What you are asked to do: Nothing may be dropped or altered: reproduce all the data.

────────────────────────────────────────

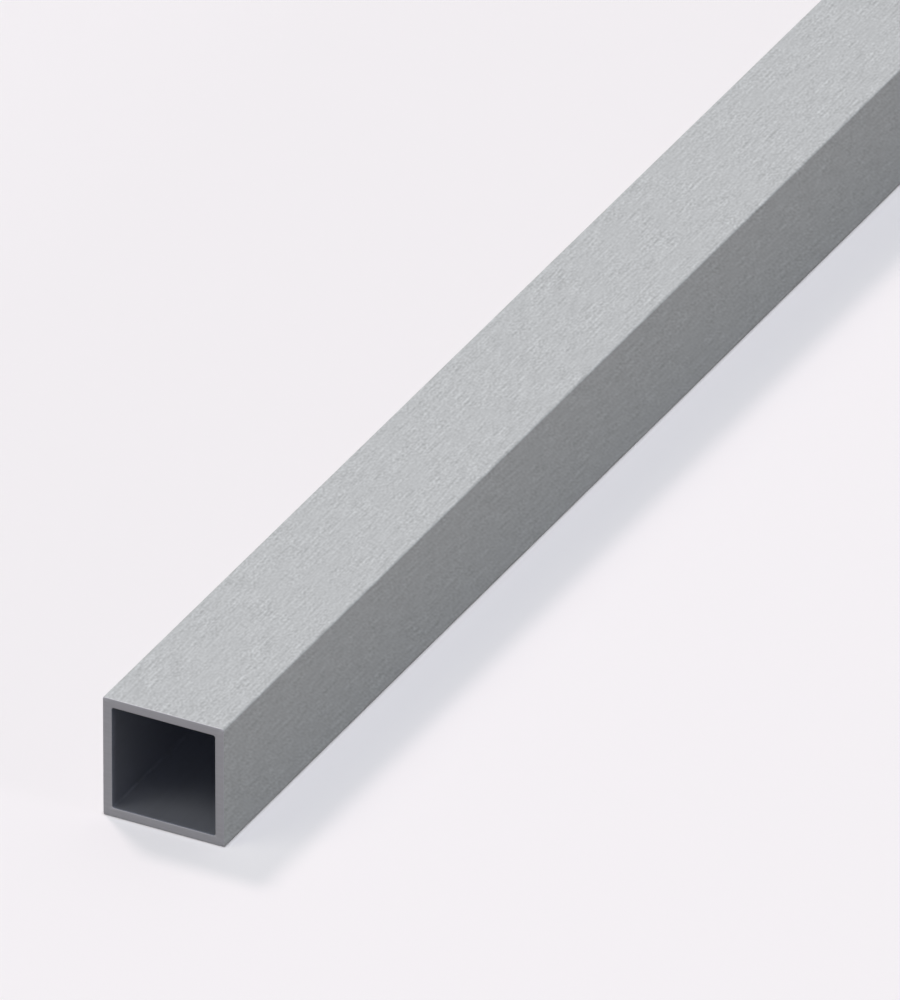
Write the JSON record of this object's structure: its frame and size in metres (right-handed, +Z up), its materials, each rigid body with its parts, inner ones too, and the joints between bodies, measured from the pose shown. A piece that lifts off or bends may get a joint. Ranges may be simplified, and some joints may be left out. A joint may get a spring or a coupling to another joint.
{
  "type": "square metal tube",
  "caption": "Straight square aluminium tube with a square bore right through it, sawn square at both ends, for frames, legs and plug-in connectors.",
  "frame": {"origin": "under the middle of the tube: centre of the bottom wall's underside, at the height of the surface that it lies on", "axes": "+X along the tube, +Y across it, +Z up from the wall that it lies on"},
  "size_m": [1, 0.02, 0.02],
  "materials": {
    "satin_aluminium": "satin anodised silver, fine grain along the length"
  },
  "bodies": {
    "root": {"square_tube": "satin_aluminium"}
  },
  "joints": []
}
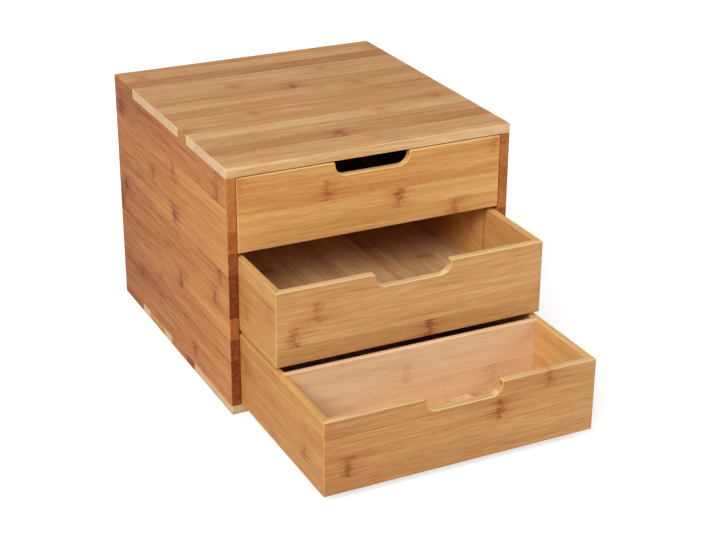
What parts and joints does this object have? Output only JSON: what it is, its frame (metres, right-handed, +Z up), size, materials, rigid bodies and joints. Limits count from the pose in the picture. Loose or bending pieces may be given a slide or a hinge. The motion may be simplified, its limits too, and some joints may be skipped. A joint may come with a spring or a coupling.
{
  "type": "desktop drawer chest",
  "caption": "Desk-top chest of laminated bamboo with sliding drawers, finger-notched fronts and a cross divider, for stationery and small parts.",
  "frame": {"origin": "centre of the case's bottom face, which is the face it stands on", "axes": "+Z up, the drawers open toward -Y, +X to the right seen from the front"},
  "size_m": [0.314, 0.525, 0.266],
  "materials": {
    "case_bamboo": "satin clear lacquer",
    "drawer_bamboo": "satin clear lacquer",
    "inner_bamboo": "plain sanded bamboo",
    "dowel_wood": "plain hardwood dowel"
  },
  "bodies": {
    "case": {"top_panel": "case_bamboo", "bottom_panel": "case_bamboo", "left_side_panel": "case_bamboo", "right_side_panel": "case_bamboo", "back_panel": "inner_bamboo", "left_upper_runner": "inner_bamboo", "right_upper_runner": "inner_bamboo", "left_lower_runner": "inner_bamboo", "right_lower_runner": "inner_bamboo", "top_dowels": "dowel_wood", "bottom_dowels": "dowel_wood"},
    "top_drawer": {"top_drawer_front": "drawer_bamboo", "top_drawer_left_side": "drawer_bamboo", "top_drawer_right_side": "drawer_bamboo", "top_drawer_back": "drawer_bamboo", "top_drawer_bottom": "inner_bamboo"},
    "middle_drawer": {"middle_drawer_front": "drawer_bamboo", "middle_drawer_left_side": "drawer_bamboo", "middle_drawer_right_side": "drawer_bamboo", "middle_drawer_back": "drawer_bamboo", "middle_drawer_bottom": "inner_bamboo"},
    "bottom_drawer": {"bottom_drawer_front": "drawer_bamboo", "bottom_drawer_left_side": "drawer_bamboo", "bottom_drawer_right_side": "drawer_bamboo", "bottom_drawer_back": "drawer_bamboo", "bottom_drawer_bottom": "inner_bamboo", "bottom_drawer_divider": "drawer_bamboo"}
  },
  "joints": [
    {"name": "top_drawer_slide", "type": "slide", "parent": "case", "child": "top_drawer", "axis": [0, -1, 0], "range_m": [0, 0.24]},
    {"name": "middle_drawer_slide", "type": "slide", "parent": "case", "child": "middle_drawer", "axis": [0, -1, 0], "range_m": [-0.09, 0.15]},
    {"name": "bottom_drawer_slide", "type": "slide", "parent": "case", "child": "bottom_drawer", "axis": [0, -1, 0], "range_m": [-0.195, 0.045]}
  ]
}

────────────────────────────────────────

Finished answer:
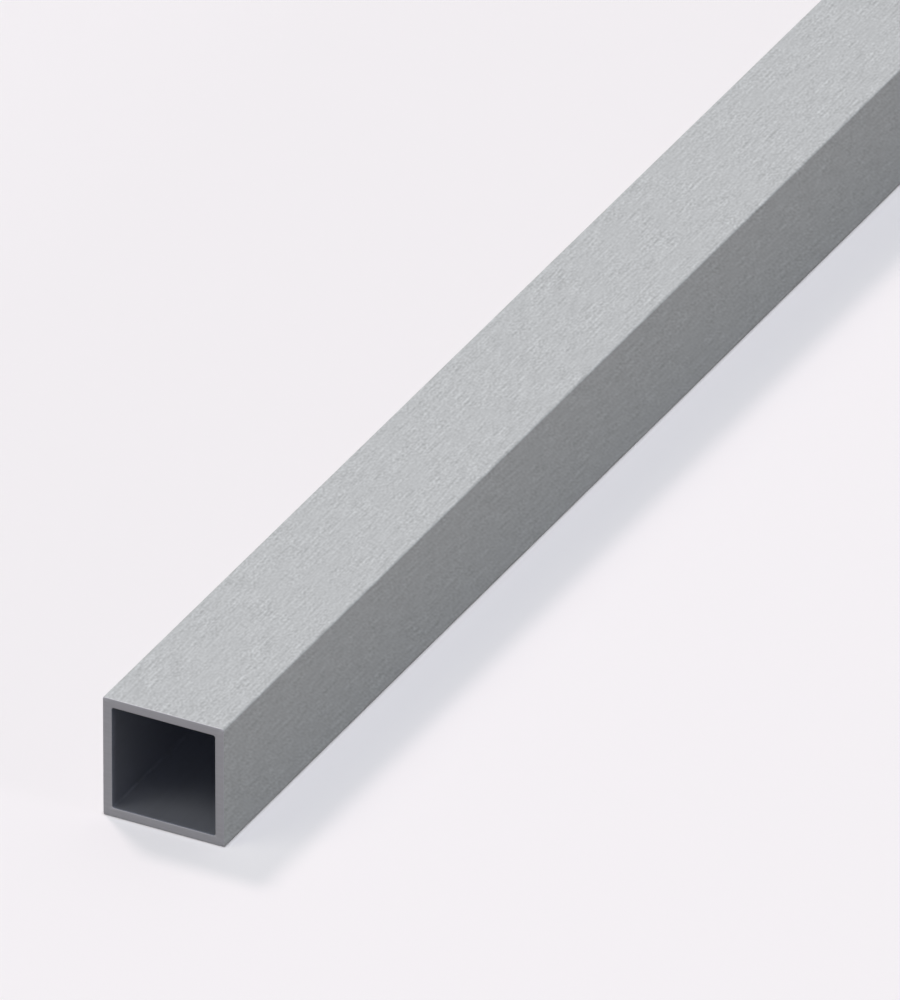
Write the JSON record of this object's structure: its frame and size in metres (right-handed, +Z up), its materials, each rigid body with its parts, inner ones too, and the joints between bodies, measured from the pose shown. A piece that lifts off or bends may get a joint. Ranges may be simplified, and some joints may be left out. A joint may get a spring or a coupling to another joint.
{
  "type": "square metal tube",
  "caption": "Straight square aluminium tube with a square bore right through it, sawn square at both ends, for frames, legs and plug-in connectors.",
  "frame": {"origin": "under the middle of the tube: centre of the bottom wall's underside, at the height of the surface that it lies on", "axes": "+X along the tube, +Y across it, +Z up from the wall that it lies on"},
  "size_m": [1, 0.02, 0.02],
  "materials": {
    "satin_aluminium": "satin anodised silver, fine grain along the length"
  },
  "bodies": {
    "root": {"square_tube": "satin_aluminium"}
  },
  "joints": []
}
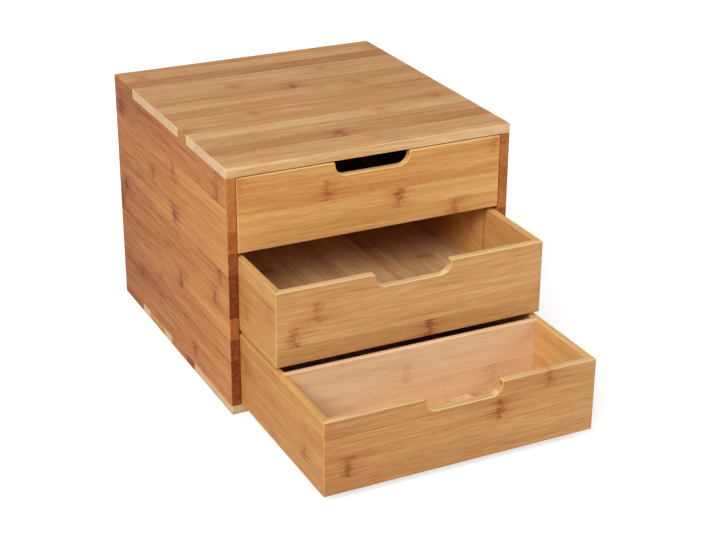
What parts and joints does this object have? Output only JSON: what it is, its frame (metres, right-handed, +Z up), size, materials, rigid bodies and joints. Limits count from the pose in the picture. Loose or bending pieces may be given a slide or a hinge. The motion may be simplified, its limits too, and some joints may be skipped. A joint may come with a spring or a coupling.
{
  "type": "desktop drawer chest",
  "caption": "Desk-top chest of laminated bamboo with sliding drawers, finger-notched fronts and a cross divider, for stationery and small parts.",
  "frame": {"origin": "centre of the case's bottom face, which is the face it stands on", "axes": "+Z up, the drawers open toward -Y, +X to the right seen from the front"},
  "size_m": [0.314, 0.525, 0.266],
  "materials": {
    "case_bamboo": "satin clear lacquer",
    "drawer_bamboo": "satin clear lacquer",
    "inner_bamboo": "plain sanded bamboo",
    "dowel_wood": "plain hardwood dowel"
  },
  "bodies": {
    "case": {"top_panel": "case_bamboo", "bottom_panel": "case_bamboo", "left_side_panel": "case_bamboo", "right_side_panel": "case_bamboo", "back_panel": "inner_bamboo", "left_upper_runner": "inner_bamboo", "right_upper_runner": "inner_bamboo", "left_lower_runner": "inner_bamboo", "right_lower_runner": "inner_bamboo", "top_dowels": "dowel_wood", "bottom_dowels": "dowel_wood"},
    "top_drawer": {"top_drawer_front": "drawer_bamboo", "top_drawer_left_side": "drawer_bamboo", "top_drawer_right_side": "drawer_bamboo", "top_drawer_back": "drawer_bamboo", "top_drawer_bottom": "inner_bamboo"},
    "middle_drawer": {"middle_drawer_front": "drawer_bamboo", "middle_drawer_left_side": "drawer_bamboo", "middle_drawer_right_side": "drawer_bamboo", "middle_drawer_back": "drawer_bamboo", "middle_drawer_bottom": "inner_bamboo"},
    "bottom_drawer": {"bottom_drawer_front": "drawer_bamboo", "bottom_drawer_left_side": "drawer_bamboo", "bottom_drawer_right_side": "drawer_bamboo", "bottom_drawer_back": "drawer_bamboo", "bottom_drawer_bottom": "inner_bamboo", "bottom_drawer_divider": "drawer_bamboo"}
  },
  "joints": [
    {"name": "top_drawer_slide", "type": "slide", "parent": "case", "child": "top_drawer", "axis": [0, -1, 0], "range_m": [0, 0.24]},
    {"name": "middle_drawer_slide", "type": "slide", "parent": "case", "child": "middle_drawer", "axis": [0, -1, 0], "range_m": [-0.09, 0.15]},
    {"name": "bottom_drawer_slide", "type": "slide", "parent": "case", "child": "bottom_drawer", "axis": [0, -1, 0], "range_m": [-0.195, 0.045]}
  ]
}